Nobody had gone Winchester before – Charlotte and Tony had just made British Apache history.

Billy sent our ammo requirements to Kev Blundell in Bastion so he could have our uploads ready. Carl punched some numbers into the keyboard.

‘Check this out. We’ve used a total of £1,499,000 of ordnance protecting Mathew Ford.’

And that didn’t count Nick and Charlotte’s earlier mission.

‘Not bad for a couple of hours’ work.’

Seven minutes and thirty-six seconds from the firebase our fuel level dropped below the 400 lb landing limit. I’d lost count of the number of rules we’d broken that morning. Every few minutes, I recalculated the fuel state in case I’d made a mistake. The answer came back just the same – 110 lb on landing.

‘Village twelve o’clock. One klick.’

‘Don’t change course, Carl. We’re too low for them to see us coming.’

Normally we’d keep out of their way. But that meant wasting more fuel we didn’t have. A flash of light shot straight across the windscreen, missing us by no more than a few feet. Carl threw the aircraft into an evasive bank, climb and jink.

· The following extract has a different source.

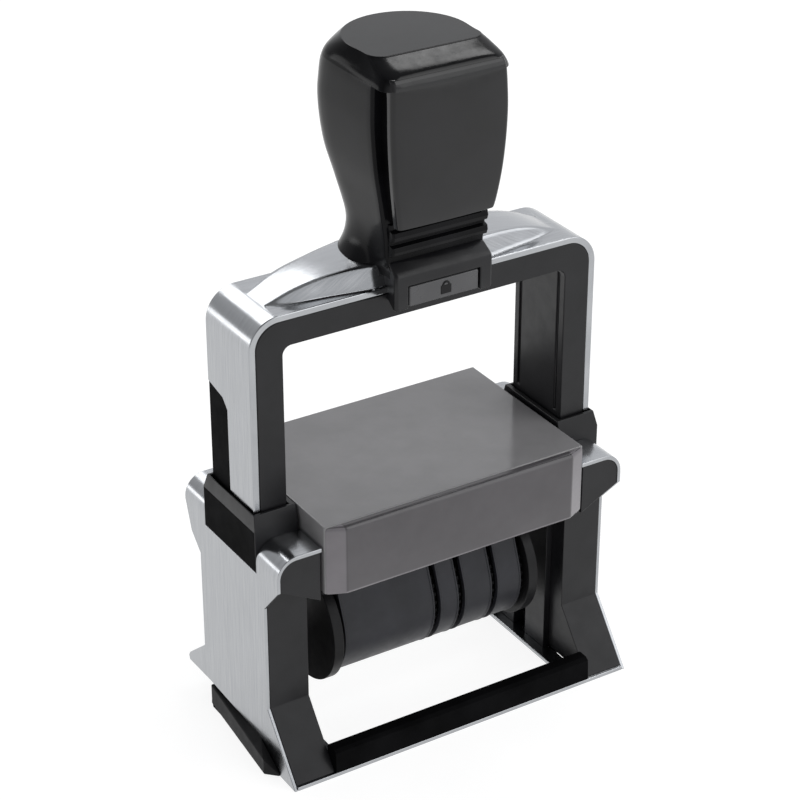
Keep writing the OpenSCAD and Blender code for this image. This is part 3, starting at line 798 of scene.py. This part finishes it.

‘What the fuck was that? Have we been engaged?’

I shot a glance out my window, spotting for an RPG smoke trail. Instead, I saw a solitary bright yellow kite flying above the village compound.

‘It was a kite, mate…’

It made me think of Khaled Hosseini’s novel, The Kite Runner, which Emily had made me read on holiday in Egypt before the tour. The Taliban had banned kite flying. Among other things, we were here to defend the Afghan people’s right to fly kites if they wanted to. But this one had scared the hell out of us. Maybe the Taliban had a point.

I felt for Emily’s angel, but the survival jacket was too tight. It must have shifted position when we were moving Mathew. I desperately wanted to know whether he was alive. There had been no time to check his condition before we left the firebase, and we’d heard nothing over the net. A crash team could have got his heart beating again in an instant, surely…

On another day Carl and I might have put a call into the Ops Room, but they had enough on their plate without our unnecessary questions. We’d find out soon enough.

Ten miles out of Bastion, Billy texted again. SEND FUEL AT BASTION

110. YOU?

90. WE LAND 1ST

Twenty pounds of fuel was eighty seconds more flying time. We didn’t quibble. Unless Geordie kept his aircraft 100 per cent upright, they were now in real danger of crashing. In a few minutes’ time, they’d drop below 100 lb and then the engines could give out on them any second.

We approached the camp side by side. Carl eased off on the power.

‘Don’t slow down too much, buddy!’

‘I’ll formate that close to them you’ll be able to smell Geordie’s arse. Stand by.’

Carl went onto the net. ‘Geordie, land long down the runway, so I can land short at the same time.’ He wasn’t wasting a second more than he had to.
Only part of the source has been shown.